Tal vez la desbordante y diaria inventiva que aplica Néstor Kirchner para lucubrar embelecos en los futuros comicios, medios cuestionables y poco edificantes para una fe democrática, le impidan descubrir el eclipse al que será sometido su altar político desde la madrugada del próximo 28 de junio. Bondadoso, el cronista. Quien adelantó octubre a junio en votos sabe que la oscuridad, entonces, hubiera sido total; quien utiliza a gobernadores, intendentes y funcionarios como escudos humanos no ignora que sin este auxilio de cultura oriental jamás habría, en términos políticos, un día siguiente.
Inclusive, aun con asistencias indeseadas –e indeseables–, con una ingeniería electoral digna de mejor propósito, para esa jornada se le reserva al autor una desagradable información: se consagrará el fin del monotrolio del santacruceño. Es decir, si hasta ahora era un dios supremo entre dioses minúsculos (ya que nunca alcanzó el monoteísmo político, la existencia de un solo Dios, su verdadero objetivo), aquellas deidades menores casi ignoradas durante un lustro comenzarán a imponerle condiciones de vida, le amputarán territorios y privilegios, finalmente habrán de establecerle plazos fijos para su propia vigencia (y la de su esposa).
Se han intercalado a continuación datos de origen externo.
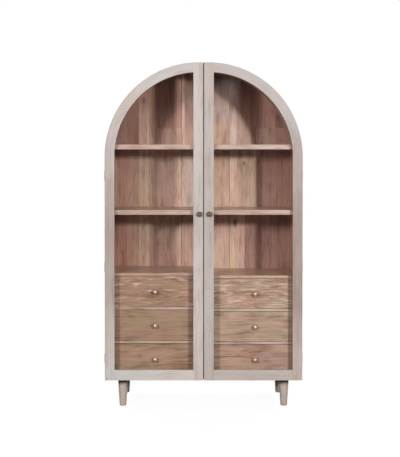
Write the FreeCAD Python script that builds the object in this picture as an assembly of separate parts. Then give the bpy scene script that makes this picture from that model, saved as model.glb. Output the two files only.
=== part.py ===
import FreeCAD, Part
import math
import os

V = FreeCAD.Vector

# The frame: millimetres, X to the right, Y to the back, Z up, origin on the floor under the middle.
# left and right are as seen from the front, and the sides are mirror images but for the drawer stacks.

# Whole cabinet
cabinet_width = 1020.0
case_depth = 376.0
leg_height = 144.0
crown_flat = 24.0               # half of the level stretch where the two quarter arcs meet
shoulder_drop = 64.0            # from the upper shelf's top down to where the sides start to curve
overrun = 5.0                   # cutting shapes run this far past what they cut

# Case boards
board_thickness = 25.0
bottom_thickness = 20.0
deck_thickness = 15.0
rail_thickness = 13.0
rail_depth = 40.0
runner_width = 20.0
housing_depth = 6.0             # how far shelves, decks and rails are let into the boards that carry them
shelf_setback = 6.0             # case front to the front of the shelves
deck_setback = 24.0             # case front to the front of the drawers, decks, rails and partition

# Clear heights, from the bottom board up
drawers_in_stack = 3
drawer_opening = 163.0          # one drawer opening on the left
right_deck_drop = 13.0          # the right stack is this much lower
middle_compartment = 304.0      # left deck to middle shelf
upper_compartment = 314.0       # middle shelf to upper shelf

# Back planks, in a rebate round the back of the case
plank_thickness = 12.0
plank_rebate = 10.0
plank_clearance = 0.5
plank_chamfer = 2.5
plank_seam_shares = (-1.0, -0.592, -0.234, 0.032, 0.301, 0.659, 1.0)
left_planks = 3

# Door frames
door_thickness = 22.0
meeting_gap = 5.0
door_member = 50.0              # width of stiles and arch rails
door_rail_height = 53.0         # bottom rail
stile_rise = 64.0               # the hinge stile runs this far up past the start of the arch
arch_joint_turn = 15.0          # degrees from the vertical to the joint inside the arch rail

# Glazing
glass_thickness = 4.0
glass_lip = 8.0                 # wood in front of the glass
glass_rebate = 8.0
glass_clearance = 0.5
bead_setback = 1.0              # the beads stop short of the sight line by this much

# Butt hinges
hinge_height = 50.0
hinge_from_bottom = 110.0       # door bottom to the middle of the lowest hinge
hinge_below_arch = 98.0         # start of the arch to the middle of the highest hinge
hinges_per_door = 3
knuckles_per_hinge = 3
leaf_thickness = 0.9
leaf_spacing = 0.2
leaf_width = 18.0
axis_outside = 0.5              # hinge axis, out from the cabinet's side
knuckle_radius = 3.0
knuckle_clearance = 0.4
knuckle_end_gap = 0.2
pin_radius = 1.25
pin_clearance = 0.05
screw_radius = 1.3
screw_head_radius = 2.6
screw_length = 14.0
hinge_screw_spacing = 30.0
hinge_screw_inset = 10.0        # hinge axis to the row of screws

# Magnetic catch and strike plate
catch_width = 34.0
catch_height = 14.0
catch_depth = 36.0
catch_from_middle = 15.5
catch_gap = 0.3
magnet_depth = 10.0
magnet_wall = 3.0
strike_thickness = 1.0
strike_width = 28.0

# Door knobs: rim, stem and foot radii, and their distances out from the door
door_knob_radius = 13.5
door_knob_projection = 24.0
door_knob_rim = 15.0
door_knob_stem_radius = 6.0
door_knob_stem = 9.0
door_knob_foot_radius = 8.0
door_knob_foot = 2.0
left_knob_from_edge = 19.0      # meeting edge to knob centre
right_knob_from_edge = 27.0
knob_above_shelf = 5.5          # middle shelf's underside to knob centre

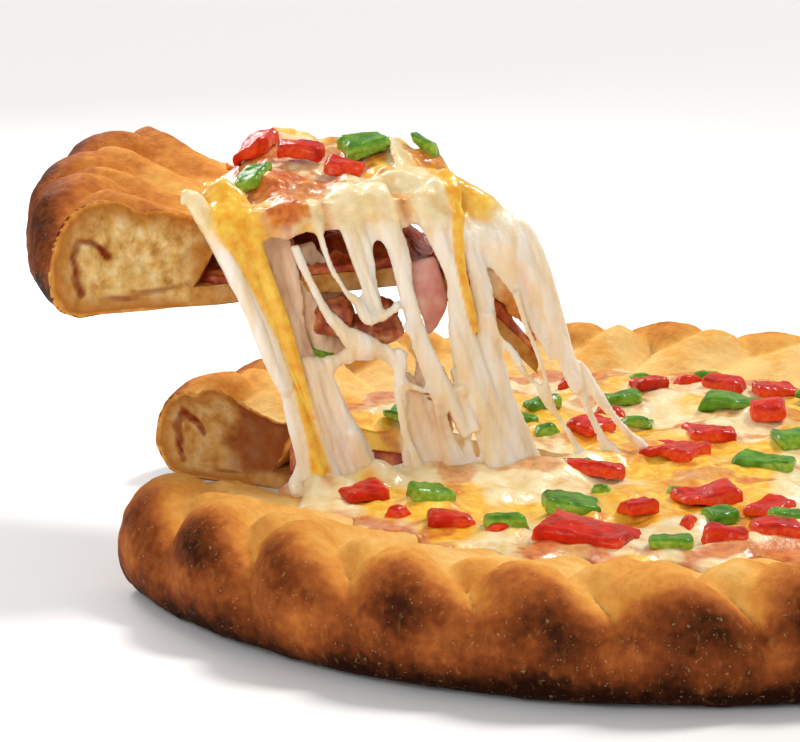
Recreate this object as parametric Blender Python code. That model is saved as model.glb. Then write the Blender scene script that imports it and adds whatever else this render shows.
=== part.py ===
"""Pan pizza with a braided rim and one slice lifted on strands of melted cheese.

Metres, +Z up. The origin is the centre of the pizza's underside, +X is to the right as the
pizza is seen from the front, and +Y points away from the viewer. Azimuths are in degrees,
counted from +X towards +Y. The slice comes out on the left, towards azimuth 185.
"""
import math
import random

import bmesh
import bpy
import numpy as np
from mathutils import Matrix, Vector

# Pizza: a 14 inch pan pizza, whose braided rim stands up round a shallow well
LOBES = 28
LOBE_ZERO = 208.8
STEPS_PER_LOBE = 5
RIM_OUTLINE = ((0.1680, 0.0000), (0.1745, 0.0030), (0.1775, 0.0120), (0.1750, 0.0225),
               (0.1685, 0.0300), (0.1600, 0.0325), (0.1500, 0.0310), (0.1400, 0.0285),
               (0.1290, 0.0262), (0.1200, 0.0240))
RIM_SAMPLES = 13
CREST_AT = 0.52
LOBE_HEIGHT = 0.0080
GROOVE_DEPTH = 0.0018
PINCH_DEPTH = 0.0026
LOBE_SLANT = 1.1
SCALLOP = 0.0045
FLOOR_TOP = 0.0060
WELL_FOOT_RADIUS = 0.1320
CHEESE_BOTTOM = 0.0175
CHEESE_TOP = 0.0262
CHEESE_RELIEF = 0.0013
CHEESE_RADII = (0.022, 0.048, 0.074, 0.098)
GAP = 0.0004
FILLING_CLEARANCE = 0.0034

# Where the slice was cut out, and where it hangs now
SLICE_AZIMUTH = 185.0
SLICE_HALF_ANGLE = 22.5
NOTCH_TIP_RADIUS = 0.012
NOTCH_HALF_ANGLE = 24.2
SLICE_STEPS = 18
SLICE_RADII = (0.012, 0.026, 0.040, 0.055, 0.085)
SLICE_CHEESE_RADII = (0.012, 0.026, 0.040, 0.055, 0.078, 0.100, 0.109)
LIFT = Vector((-0.0190, 0.0, 0.0880))
ROLL = math.radians(3.0)
DROOP_START = 0.058
DROOP = 0.036
DROOP_SHORTENING = 0.22
SLICE_FILLING_TOP = 0.0082
SLICE_CHEESE_BOTTOM = 0.0190
TIP_CHEESE_DROP = 0.0095
CHEESE_LIP_ANGLE = 3.5
PILE = 0.0120
PILE_NEAR_SHARE = 0.35

# Melted cheese strands hang in a curtain over the near cut. Each point of a strand is
# (distance from the pizza's centre along the cut, height, width), in millimetres.
MM = 0.001
STRAND_FLATNESS = 0.32
CURTAIN_FOOT = 0.0045
CURTAIN_LEAN = -0.115
STRAND_SIDES = 6
STRANDS = {
    "yellow": ((138, 112, 12), (131, 102, 14), (125, 84, 10), (116, 55, 7), (112, 40, 9), (109, 25, 14)),
    "companion": ((135, 104, 6), (127, 76, 3), (119, 48, 4), (115, 25, 8)),
    "fibres": ((97, 117, 11), (93, 92, 7), (88, 80, 6), (79, 70, 6), (77, 56, 5), (75, 40, 5), (74, 25, 9)),
    "middle": ((84, 116, 11), (78, 90, 6), (76, 74, 6), (70, 58, 7), (64, 44, 8), (62, 25, 14)),
    "white": ((71, 117, 14), (66, 100, 11), (62, 84, 7), (59, 70, 9), (55, 56, 11), (49, 40, 14), (46, 25, 20)),
    "tip": ((40, 108, 15), (30, 86, 14), (26, 69, 11), (19, 52, 7), (11, 36, 5), (3, 25, 9)),
    "tip_second": ((24, 64, 7), (14, 48, 5), (4, 36, 4), (-7, 26, 6)),
    "thin_near_tip": ((50, 78, 6), (43, 65, 4), (36, 52, 5), (27, 39, 4), (20, 25, 6)),
    "thin_left": ((109, 117, 5), (103, 90, 4), (97, 78, 5), (86, 72, 5)),
    "link": ((80, 61, 5), (70, 58, 5), (58, 55, 6)),
    "broad_sheet": ((112, 66, 9), (107, 48, 13), (101, 25, 22)),
    "sheet_top": ((118, 96, 14), (110, 80, 16), (102, 66, 12), (90, 60, 9), (80, 66, 8)),
    "far_column": ((81, 60, 9), (86, 42, 8), (88, 25, 13)),
}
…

Los cuzquitos que nunca consideró, a los que podía alquilar o comprar, de los que aún pretende servirse, esos que merodeaban la trastienda en busca de algún desecho, ahora le husmean y mordisquean su carne en la parrilla como reza el refranero gauchesco. De la decadencia a la caída, sin cumplir la mitad siquiera del sueño dinástico de los 20 años en el poder (cuatro de él, ocho de su esposa, otros ocho posteriores de su coleto), algo así como la modesta y fallida década que había diseñado para sí en el trono, desde la fuerza militar, Juan Carlos Onganía, con el argumento de que pretendía cambiar la Argentina. De que había instalado un “modelo” al cual se debía preservar. Aún con 70 días por delante frente a lo ineluctable, la pregunta en la intimidad de Olivos es la siguiente: “¿Qué nos pasó?”.